* _Exercise requirements_
Can you write out all of the material below, word for word?

* _Stored data_
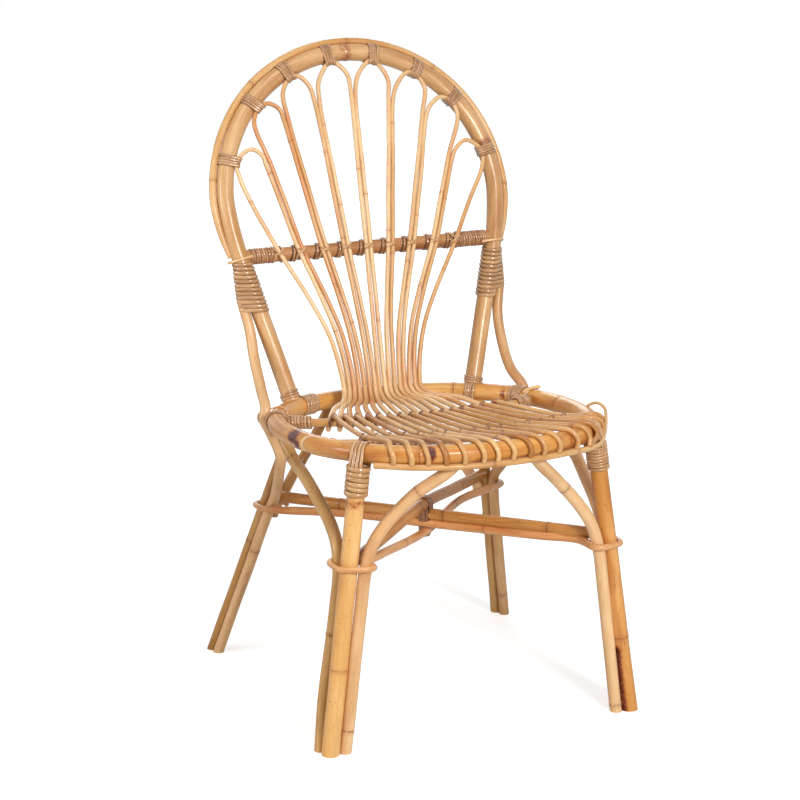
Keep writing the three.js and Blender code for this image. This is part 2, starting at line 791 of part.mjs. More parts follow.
function sideCane(side) {
  const alongPost = (share, diameter) => {
    const rise = junction_binding_top_rise - junction_binding_length * share;
    const reach = (hoop_cane + diameter) * half + clearance;
    return postPoint(side, rise).add(new THREE.Vector3(side * reach, 0, 0));
  };
  const top = alongPost(side_cane_top_share, side_cane_top_cane);
  const touch = alongPost(side_cane_touch_share, side_cane);
  const reach = (ring_cane + side_cane) * half + clearance * 2;
  const round_ring = [32, -8, -45].map((place) => ringPoint(
    side,
    side_cane_angle,
    reach * Math.cos(degrees(place)),
    reach * Math.sin(degrees(place)),
  ));
  const pass = round_ring[1];
  const spacing = (rear_leg_cane + side_cane) * half + hook_slack * 2;
  const tied = side_cane_height_shares.map((share, index) => beside(
    rearLegPoint(side, brace_bend_height * share),
    side,
    degrees(side_cane_turns[side][index]),
    spacing,
  ));
  const under_floor = tied[3].clone().lerp(tied[2], below_floor / tied[2].z);
  const above_tie = beside(
    rearLegPoint(side, brace_bend_height + side_cane),
    side,
    degrees(side_cane_turns[side][0]),
    spacing * above_tie_share,
  );
  const upper = upper_share_table.map(([rise, back, out]) => new THREE.Vector3(
    pass.x + side * ring_cane * out,
    THREE.MathUtils.lerp(pass.y, touch.y, back),
    THREE.MathUtils.lerp(pass.z, touch.z, rise),
  ));
  const lower = lower_share_table.map(([fall, back, inwards]) => new THREE.Vector3(
    THREE.MathUtils.lerp(pass.x, above_tie.x, inwards),
    THREE.MathUtils.lerp(pass.y, above_tie.y, back),
    THREE.MathUtils.lerp(pass.z, above_tie.z, fall),
  ));
  const points = smooth([
    top, touch, ...upper, ...round_ring, ...lower, above_tie, ...tied, under_floor,
  ]);
  const diameters = points.map((point) => THREE.MathUtils.clamp(
    THREE.MathUtils.mapLinear(point.z, top.z, touch.z, side_cane_top_cane, side_cane),
    side_cane_top_cane,
    side_cane,
  ));
  return cane(points, diameters, 8);
}

// The lashing of a post and the top of its side cane
function junctionBinding(side, side_route) {
  const steps = 4;
  const stations = Array.from({ length: steps + 1 }, (_, step) => {
    const rise = junction_binding_top_rise - junction_binding_length * step / steps;
    const origin = postPoint(side, rise);
    const near = side_route.points.reduce((best, point, index) =>
      (Math.abs(point.z - origin.z) < Math.abs(side_route.points[best].z - origin.z) ? index : best), 0);
    const above = side_route.points[0].z < origin.z;
    const other = above ? side_route.points[0] : sliceAt(side_route.points, origin.z);
    const radius = side_route.diameters[near] * half;
    const circles = [{ centre: new THREE.Vector2(0, 0), radius: hoop_cane * half }];
    if (!above) {
      circles.push({ centre: new THREE.Vector2(other.x - origin.x, other.y - origin.y), radius });
    }
    return {
      origin,
      right: new THREE.Vector3(1, 0, 0),
      ahead: new THREE.Vector3(0, 1, 0),
      circles,
    };
  });
  return cut(binding(stations.reverse(), clearance + peel * 1.3, 20), hoop, side_route);
}

// Where a route passes a height
function sliceAt(points, height) {
  for (let index = 1; index < points.length; index += 1) {
    const [from, to] = [points[index - 1], points[index]];
    if ((from.z - height) * (to.z - height) <= 0 && from.z !== to.z) {
      return from.clone().lerp(to, (height - from.z) / (to.z - from.z));
    }
  }
  return points[0].clone();
}

// The lashing of a front leg: turns round the leg, and a strap over the ring
function legBinding(side, leg) {
  const top = frontLegTop(side);
  const low = frontLegPoint(side, top.z - leg_binding_length);
  const turns = solid(cane([low, top], front_leg_cane, 12, { facing: backwards }), clearance + peel);
  const strap_route = cane(ringStretch(side, front_leg_angle, leg_strap_length), ring_cane, 12);
  return cut(turns.add(solid(strap_route, clearance + peel)), ring, leg);
}

// Crossed stretchers. Each is a thick cane between two leg clusters, over a thinner tie cane
// that ends in a loop round each cluster
const tie_height = stretcher_height - (stretcher_cane + tie_cane) * half - clearance;

// Every cane of a cluster is a leaning one, so the loop is drawn round its places at both
// faces of the loop
function clusterCircles(side, routes) {
  return [-1, 1].flatMap((face) => routes.map((route) => {
    const centre = sliceAt(route.points, tie_height + face * tie_loop_cane * half);
    const radius = route.diameters[route.diameters.length - 1] * half;
    return { centre: new THREE.Vector2(side * centre.x, centre.y), radius };
  }));
}

// The loop round a cluster, from the side where the tie cane comes in
function tieLoop(side, circles, start) {
  const steps = 10;
  return Array.from({ length: steps + 1 }, (_, step) => {
    const point = bandPoint(circles, start + tie_sweep * step / steps, tie_loop_cane * half + hook_slack);
    return new THREE.Vector3(side * point.x, point.y, tie_height);
  });
}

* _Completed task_
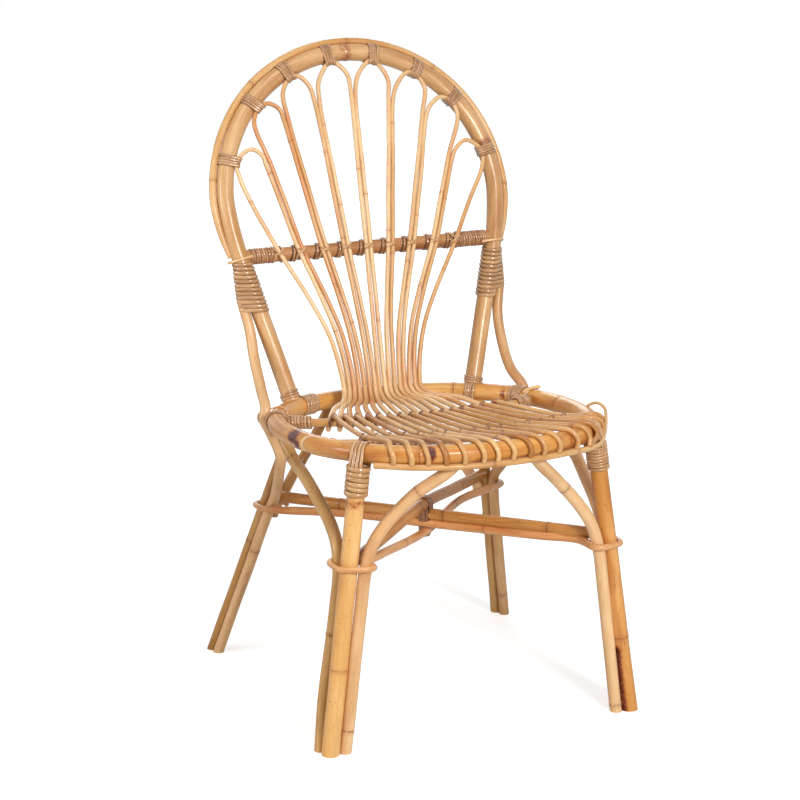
Keep writing the three.js and Blender code for this image. This is part 2, starting at line 791 of part.mjs. More parts follow.
function sideCane(side) {
  const alongPost = (share, diameter) => {
    const rise = junction_binding_top_rise - junction_binding_length * share;
    const reach = (hoop_cane + diameter) * half + clearance;
    return postPoint(side, rise).add(new THREE.Vector3(side * reach, 0, 0));
  };
  const top = alongPost(side_cane_top_share, side_cane_top_cane);
  const touch = alongPost(side_cane_touch_share, side_cane);
  const reach = (ring_cane + side_cane) * half + clearance * 2;
  const round_ring = [32, -8, -45].map((place) => ringPoint(
    side,
    side_cane_angle,
    reach * Math.cos(degrees(place)),
    reach * Math.sin(degrees(place)),
  ));
  const pass = round_ring[1];
  const spacing = (rear_leg_cane + side_cane) * half + hook_slack * 2;
  const tied = side_cane_height_shares.map((share, index) => beside(
    rearLegPoint(side, brace_bend_height * share),
    side,
    degrees(side_cane_turns[side][index]),
    spacing,
  ));
  const under_floor = tied[3].clone().lerp(tied[2], below_floor / tied[2].z);
  const above_tie = beside(
    rearLegPoint(side, brace_bend_height + side_cane),
    side,
    degrees(side_cane_turns[side][0]),
    spacing * above_tie_share,
  );
  const upper = upper_share_table.map(([rise, back, out]) => new THREE.Vector3(
    pass.x + side * ring_cane * out,
    THREE.MathUtils.lerp(pass.y, touch.y, back),
    THREE.MathUtils.lerp(pass.z, touch.z, rise),
  ));
  const lower = lower_share_table.map(([fall, back, inwards]) => new THREE.Vector3(
    THREE.MathUtils.lerp(pass.x, above_tie.x, inwards),
    THREE.MathUtils.lerp(pass.y, above_tie.y, back),
    THREE.MathUtils.lerp(pass.z, above_tie.z, fall),
  ));
  const points = smooth([
    top, touch, ...upper, ...round_ring, ...lower, above_tie, ...tied, under_floor,
  ]);
  const diameters = points.map((point) => THREE.MathUtils.clamp(
    THREE.MathUtils.mapLinear(point.z, top.z, touch.z, side_cane_top_cane, side_cane),
    side_cane_top_cane,
    side_cane,
  ));
  return cane(points, diameters, 8);
}

// The lashing of a post and the top of its side cane
function junctionBinding(side, side_route) {
  const steps = 4;
  const stations = Array.from({ length: steps + 1 }, (_, step) => {
    const rise = junction_binding_top_rise - junction_binding_length * step / steps;
    const origin = postPoint(side, rise);
    const near = side_route.points.reduce((best, point, index) =>
      (Math.abs(point.z - origin.z) < Math.abs(side_route.points[best].z - origin.z) ? index : best), 0);
    const above = side_route.points[0].z < origin.z;
    const other = above ? side_route.points[0] : sliceAt(side_route.points, origin.z);
    const radius = side_route.diameters[near] * half;
    const circles = [{ centre: new THREE.Vector2(0, 0), radius: hoop_cane * half }];
    if (!above) {
      circles.push({ centre: new THREE.Vector2(other.x - origin.x, other.y - origin.y), radius });
    }
    return {
      origin,
      right: new THREE.Vector3(1, 0, 0),
      ahead: new THREE.Vector3(0, 1, 0),
      circles,
    };
  });
  return cut(binding(stations.reverse(), clearance + peel * 1.3, 20), hoop, side_route);
}

// Where a route passes a height
function sliceAt(points, height) {
  for (let index = 1; index < points.length; index += 1) {
    const [from, to] = [points[index - 1], points[index]];
    if ((from.z - height) * (to.z - height) <= 0 && from.z !== to.z) {
      return from.clone().lerp(to, (height - from.z) / (to.z - from.z));
    }
  }
  return points[0].clone();
}

// The lashing of a front leg: turns round the leg, and a strap over the ring
function legBinding(side, leg) {
  const top = frontLegTop(side);
  const low = frontLegPoint(side, top.z - leg_binding_length);
  const turns = solid(cane([low, top], front_leg_cane, 12, { facing: backwards }), clearance + peel);
  const strap_route = cane(ringStretch(side, front_leg_angle, leg_strap_length), ring_cane, 12);
  return cut(turns.add(solid(strap_route, clearance + peel)), ring, leg);
}

// Crossed stretchers. Each is a thick cane between two leg clusters, over a thinner tie cane
// that ends in a loop round each cluster
const tie_height = stretcher_height - (stretcher_cane + tie_cane) * half - clearance;

// Every cane of a cluster is a leaning one, so the loop is drawn round its places at both
// faces of the loop
function clusterCircles(side, routes) {
  return [-1, 1].flatMap((face) => routes.map((route) => {
    const centre = sliceAt(route.points, tie_height + face * tie_loop_cane * half);
    const radius = route.diameters[route.diameters.length - 1] * half;
    return { centre: new THREE.Vector2(side * centre.x, centre.y), radius };
  }));
}

// The loop round a cluster, from the side where the tie cane comes in
function tieLoop(side, circles, start) {
  const steps = 10;
  return Array.from({ length: steps + 1 }, (_, step) => {
    const point = bandPoint(circles, start + tie_sweep * step / steps, tie_loop_cane * half + hook_slack);
    return new THREE.Vector3(side * point.x, point.y, tie_height);
  });
}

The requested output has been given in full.